Losing Marks On Units
If a question changes from cm to m, or from minutes to hours, the arithmetic can be correct and the final answer can still be wrong.
Revising Only Comfortable Topics
Reading solutions to topics you already like can feel productive, but it does not move your grade much. Marks usually improve faster when you spend more time on the topics you avoid.
How To Revise GCSE Maths Efficiently
Use a simple loop:
- Pick one topic, such as percentage change or simultaneous equations.
- Review one method or formula and do one clean worked example.
- Answer a short mixed set of questions without notes.
- Mark your work and write down the exact mistake type.
- Revisit the topic a few days later.
This works better than long unfocused sessions because GCSE Maths depends heavily on recall plus method choice under time pressure.
If you are close to the exam, prioritize weak topics that appear often: percentages, algebra, graphs, geometry formulas, and data interpretation.
Where GCSE Maths Is Used
GCSE Maths is used any time you need to work with quantity, change, shape, uncertainty, or data.
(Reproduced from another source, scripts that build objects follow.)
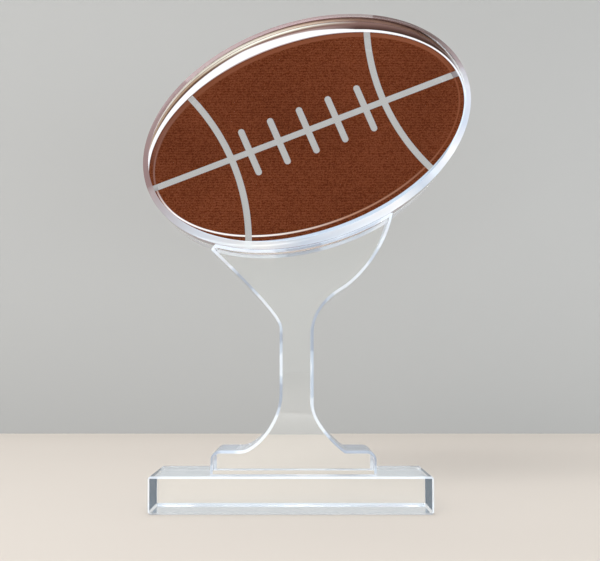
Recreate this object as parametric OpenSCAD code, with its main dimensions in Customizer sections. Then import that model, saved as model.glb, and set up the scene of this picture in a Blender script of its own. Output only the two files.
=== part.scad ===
// Football trophy stand in clear acrylic: a base block, a goblet-shaped stem and a laminated football.
// Millimetres, +X to the viewer's right, -Y to the front, +Z up, origin under the middle of the base.

/* [Base] */
// Width of the base block
base_w = 113; // [100:1:130]
// Depth of the base block, front to back
base_d = 32; // [30:0.5:45]
// Height of the base block
base_h = 15; // [12:0.5:20]
// Polished chamfer on all edges of the base block
base_bevel = 0.8; // [0.6:0.1:2]

/* [Football] */
// Half of the football's long axis
ball_a = 68.8; // [60:0.1:70]
// Half of the football's short axis
ball_b = 44.7; // [42:0.1:47]
// Thickness of the laminated football, front to back
ball_t = 30; // [26:0.5:32]
// Chamfer around the football's front and back edges
ball_bevel = 2.5; // [1:0.1:3]
// Rise of the football's long axis towards the right, in degrees
ball_tilt = 20; // [17:0.5:23]
// Football's centre, to the right of the middle of the base
ball_x = 6.6; // [4:0.1:8]
// Height of the football's centre
ball_z = 153.7; // [152:0.1:156]

/* [Print] */
// Clear margin between the print and the football's edge, at its two tips
print_tip_margin = 0.8; // [0.6:0.1:5]
// Clear margin between the print and the football's edge, at its upper and lower side
print_side_margin = 5.4; // [3:0.1:8]
// Width of the clear line along the football
lace_line_w = 2.5; // [1.5:0.1:3]
// Offset of the laces and seams towards the football's upper edge
lace_lift = 2.2; // [0:0.1:3]
// Turn of the laces and seams against the football's long axis, in degrees
lace_turn = 1; // [0:0.1:3]
// Lean of the cross laces and seams against the clear line, in degrees
lace_lean = 2.5; // [0:0.1:4]
// Length of each cross lace
lace_l = 20.8; // [16:0.1:24]
// Width of each cross lace
lace_w = 2.7; // [1.5:0.1:3.5]
// Spacing of the cross laces
lace_pitch = 12.8; // [11:0.1:13]
// Number of cross laces
lace_count = 5; // [3:2:5]
// Distance of each curved seam from the middle lace, along the long axis
seam_x = 33.8; // [31:0.1:36]
// Width of the clear line at each curved seam
seam_w = 2.7; // [1.5:0.1:3.5]
// Radius of the curved seams
seam_r = 86; // [75:1:100]
// Offset of the laces and seams along the long axis, towards the right
lace_shift = 1.2; // [0:0.1:2]

/* [Stem] */
// Thickness of the stem plate, front to back
stem_t = 24; // [18:0.5:26]
// Chamfer around the stem plate's front and back edges
stem_bevel = 1.1; // [0.6:0.1:1.2]
// Reach of the foot to the left of the middle of the base
foot_left = 32.3; // [30:0.1:36]
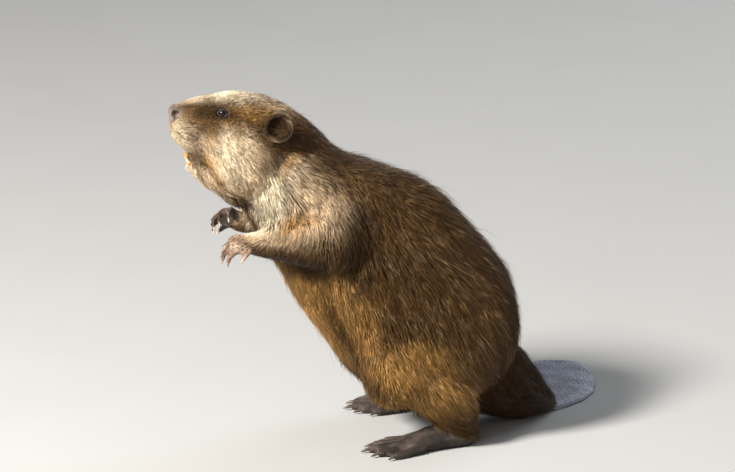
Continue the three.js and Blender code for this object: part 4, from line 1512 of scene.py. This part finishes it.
class BEAVER_OT_teeth(bpy.types.Operator):
    """Orange incisors with a worn, paler edge"""

    bl_idname = "beaver.teeth"
    bl_label = "Teeth"

    def execute(self, context):
        settings = context.scene.beaver_head
        for jaw in ("upper", "lower"):
            material = self.enamel(jaw, settings)
            for side in SIDES:
                node = f"{jaw}_incisor_{side}"
                mesh = rounded(node, f"incisor_{jaw}_{side}", 0.45 * MM, 3)
                mesh.materials.append(material)
                tooth = link(f"incisor_{jaw}_{side}", mesh)
                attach(tooth, "root")
                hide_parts(node)
        return {"FINISHED"}

    @staticmethod
    def enamel(jaw, settings):
        low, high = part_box(f"{jaw}_incisor_left")
        look = {"Roughness": 0.24, "Specular_IOR_Level": 0.5}
        material, tree, shader = new_material(f"{jaw}_tooth", **look)
        place = object_place(tree)
        height = put(tree, "ShaderNodeSeparateXYZ", {0: place}).outputs["Z"]
        edge = (low.z, low.z + 4 * MM) if jaw == "upper" else (high.z, high.z - 4 * MM)
        worn = spread(tree, height, edge[1], edge[0])
        streak = noise(tree, stretched(tree, place, (1, 1, 0.12)), 900.0, 4.0)
        deep = shade_of(settings.enamel, 0.55)
        base = blended(tree, spread(tree, streak, 0.3, 0.7), deep, rgba(settings.enamel))
        base = blended(tree, sums(tree, "MULTIPLY", worn, 0.85), base, rgba(settings.ivory))
        tree.links.new(base, shader.inputs["Base Color"])
        bump(tree, shader, streak, 0.3, 0.0002)
        return material


class BEAVER_OT_claws(bpy.types.Operator):
    """Claws of the hands and of the webbed hind feet"""

    bl_idname = "beaver.claws"
    bl_label = "Claws"

    def execute(self, context):
        for limb, flesh, light, dark in (
            ("front", "hand", (0.5, 0.4, 0.28), (0.2, 0.13, 0.08)),
            ("hind", "foot", (0.1, 0.075, 0.055), (0.03, 0.022, 0.016)),
        ):
            material = self.horn(limb, light, dark)
            for side in SIDES:
                for digit in range(1, 6):
                    node = f"{limb}_claw_{side}_{digit}"
                    mesh = rounded(node, f"claw_{limb}_{side}_{digit}", 0.7 * MM, 2)
                    paw = box_centre(f"{flesh}_{side}")
                    set_points(mesh, self.rooted_claw(points_of(mesh), paw))
                    mesh.materials.append(material)
                    claw = link(f"claw_{limb}_{side}_{digit}", mesh)
                    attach(claw, "root")
                    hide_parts(node)
        return {"FINISHED"}

    @staticmethod
    def rooted_claw(points, paw):
        """The claw with its root drawn back into the finger or toe."""
        middle = points.mean(0)
        axis = np.linalg.svd(points - middle, full_matrices=False)[2][0]
        if axis @ (middle - np.array(paw)) < 0:
            axis = -axis
        along = (points - middle) @ axis
        share = 1 - step(0.0, 0.45, (along - along.min()) / np.ptp(along))
        return points - axis * (CLAW_ROOT * MM * share)[:, None]

    @staticmethod
    def horn(limb, light, dark):
        material, tree, shader = new_material(f"{limb}_claw", Roughness=0.3, Specular_IOR_Level=0.5)
        place = object_place(tree)
        streak = noise(tree, stretched(tree, place, (0.3, 1, 1)), 500.0, 4.0)
        cloud = noise(tree, place, 120.0)
        share = sums(tree, "MULTIPLY_ADD", streak, 0.5, sums(tree, "MULTIPLY", cloud, 0.5))
        horn = blended(tree, spread(tree, share, 0.35, 0.65), rgba(dark), rgba(light))
        tree.links.new(horn, shader.inputs["Base Color"])
        bump(tree, shader, streak, 0.35, 0.0003)
        return material


def tube(middles, halves, side, up, around, start):
    """A closed tube round a line: its points, and its triangles with points numbered from start."""
    points, faces = [], []
    for middle, half in zip(middles, halves):
        for turn in np.linspace(0, 2 * math.pi, around, endpoint=False):
            points.append(middle + (side * math.cos(turn) + up * math.sin(turn)) * half)
    last = start + (len(middles) - 1) * around
    for ring in range(start, last, around):
        for j in range(around):
            a, b = ring + j, ring + (j + 1) % around
            faces += [(a, b, b + around), (a, b + around, a + around)]
    for end, flip in ((start, True), (last, False)):
        for j in range(1, around - 1):
            face = (end, end + j, end + j + 1)
            faces.append(face[::-1] if flip else face)
    return points, faces


class BEAVER_OT_whiskers(bpy.types.Operator):
    """Stiff tapering whiskers in rows on both sides of the muzzle"""

    bl_idname = "beaver.whiskers"
    bl_label = "Whiskers"

    def execute(self, context):
        if not SKIN:
            raise RuntimeError("make the skin before the whiskers")
        rng = np.random.default_rng(SEED + 1)
        tree = BVHTree.FromPolygons(SKIN["points"].tolist(), SKIN["triangles"].tolist())
        around, rings = 5, 9
        droop_share, base_half, tip_half = 0.4, 0.26, 0.03
        points, faces = [], []
        for sign in SIDES.values():
            for number in range(context.scene.beaver_head.whiskers):
                row, column = number % WHISKER_ROWS, number // WHISKER_ROWS
                x = WHISKER_START[0] + 7 * column + rng.normal(0, 0.8)
                z = WHISKER_START[2] - 6 * row + rng.normal(0, 0.8)
                root, outward = tree.find_nearest(at(x, sign * WHISKER_START[1], z))[:2]
                length = (20 + 5 * column + rng.uniform(-4, 4)) * MM
                way = (outward * 0.55 + Vector((0.75, sign * 0.3, -0.28))).normalized()
                droop = Vector((0.35, -sign * 0.12, -0.45))
                side = way.orthogonal().normalized()
                up = way.cross(side)
                middles, halves = [], []
                for k in range(rings):
                    share = k / (rings - 1)
                    straight = root - outward * MM + way * length * share
                    middles.append(straight + droop * length * share**2 * droop_share)
                    halves.append((base_half * (1 - share) ** 0.8 + tip_half) * MM)
                more_points, more_faces = tube(middles, halves, side, up, around, len(points))
                points += more_points
                faces += more_faces
        mesh = mesh_of("whiskers", np.array(points), np.array(faces))
        material, shader_tree, shader = new_material("whisker", Roughness=0.35)
        place = object_place(shader_tree)
        cloud = noise(shader_tree, place, 160.0)
        ends = rgba((0.22, 0.16, 0.1)), rgba((0.05, 0.032, 0.022))
        shader_tree.links.new(blended(shader_tree, cloud, *ends), shader.inputs["Base Color"])
        mesh.materials.append(material)
        whiskers = link("whiskers", mesh)
        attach(whiskers, "root")
        return {"FINISHED"}


class BEAVER_PT_panel(bpy.types.Panel):
    """Lists the operators that make the animal"""

    bl_idname = "BEAVER_PT_panel"
    bl_label = "Beaver"
    bl_space_type = "VIEW_3D"
    bl_region_type = "UI"
    bl_category = "Beaver"

    def draw(self, context):
        for operator in OPERATORS:
            self.layout.operator(operator.bl_idname)
        for group in GROUP_NAMES:
            settings = getattr(context.scene, group)
            for prop in settings.bl_rna.properties:
                if prop.identifier not in ("rna_type", "name"):
                    self.layout.prop(settings, prop.identifier)


OPERATORS = (
    BEAVER_OT_stage,
    BEAVER_OT_skin,
    BEAVER_OT_coat,
    BEAVER_OT_eyes,
    BEAVER_OT_teeth,
    BEAVER_OT_claws,
    BEAVER_OT_whiskers,
)
GROUP_NAMES = {
    "beaver_skin": BeaverSkin,
    "beaver_head": BeaverHead,
    "beaver_coat": BeaverCoat,
    "beaver_stage": BeaverStage,
}
CLASSES = (*GROUP_NAMES.values(), *OPERATORS, BEAVER_PT_panel)


def register():
    for each in CLASSES:
        bpy.utils.register_class(each)
    for name, group in GROUP_NAMES.items():
        setattr(bpy.types.Scene, name, PointerProperty(type=group))


def unregister():
    for name in GROUP_NAMES:
        delattr(bpy.types.Scene, name)
    for each in reversed(CLASSES):
        bpy.utils.unregister_class(each)


def main():
    register()
    bpy.ops.beaver.stage()
    bpy.ops.beaver.skin()
    bpy.ops.beaver.coat()
    bpy.ops.beaver.eyes()
    bpy.ops.beaver.teeth()
    bpy.ops.beaver.claws()
    bpy.ops.beaver.whiskers()


if __name__ == "__main__":
    main()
In everyday life that can mean budgeting, comparing deals, reading graphs, measuring spaces, or interpreting risk. In school and work, it supports subjects such as science, economics, business, and computing.
How much of the course you use later depends on what you study or do next, but the core habits stay useful: checking assumptions, choosing a method, and testing whether an answer is reasonable.
Try Your Own Revision Map
Try your own version of this guide by splitting a sheet of paper into the five big areas: number, algebra, ratio, geometry, and statistics. Under each one, list the topics you can do confidently, the formulas you forget, and one type of question you still miss. That turns revision from "study maths" into a short list you can actually finish.
If you want a next step after that, try solving a similar problem on your weakest topic and then compare your method with a clean worked solution.